Toutefois, en ultime analyse, le renouveau du témoignage évangélique de l’Eglise est lié essentiellement à la redécouverte d’une vision commune et d’un sens de la mission par la communauté catholique tout entière. Je sais que cela est une préoccupation proche de votre cœur, comme cela se reflète dans vos efforts en vue d’encourager la communication, les débats et le témoignage réguliers à tous les niveaux de la vie de vos Eglises locales. Je pense en particulier à l’importance des universités catholiques et aux signes d’un sens renouvelé de leur mission ecclésiale, comme l’attestent les discussions marquant le 10e anniversaire de la Constitution apostolique Ex Corde Ecclesiae, et des initiatives telles que le symposium qui s’est récemment tenu à l’Université catholique d’Amérique sur les devoirs intellectuels de la nouvelle évangélisation. Les jeunes ont le droit d’entendre clairement l’enseignement de l’Eglise et, de façon plus importante, d’être inspirés par la cohérence et la beauté du message chrétien, afin qu’à leur tour, ils puissent susciter autour d’eux un amour profond pour le Christ et son Eglise.
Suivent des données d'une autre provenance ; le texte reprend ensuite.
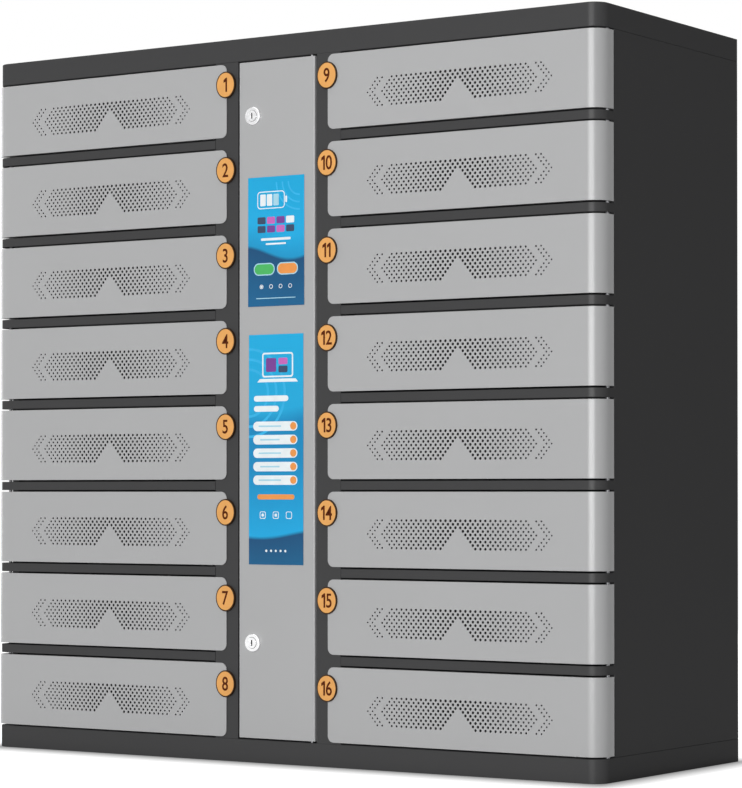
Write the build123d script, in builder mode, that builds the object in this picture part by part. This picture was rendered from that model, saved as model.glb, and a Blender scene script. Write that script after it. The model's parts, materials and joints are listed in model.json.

Chers frères dans l’épiscopat, je suis conscient des nombreux problèmes pressants et parfois apparemment insolubles auxquels vous devez faire face chaque jour dans l’exercice de votre ministère. Avec la confiance qui naît de la foi, et avec une profonde affection, je vous offre ces paroles d’encouragement et je vous confie avec plaisir, ainsi que le clergé, les religieux et les fidèles laïcs de vos diocèses, à l’intercession de Marie Immaculée, patronne des Etats-Unis. Je vous donne à tous ma Bénédiction apostolique en signe de sagesse, de force et de paix dans le Seigneur.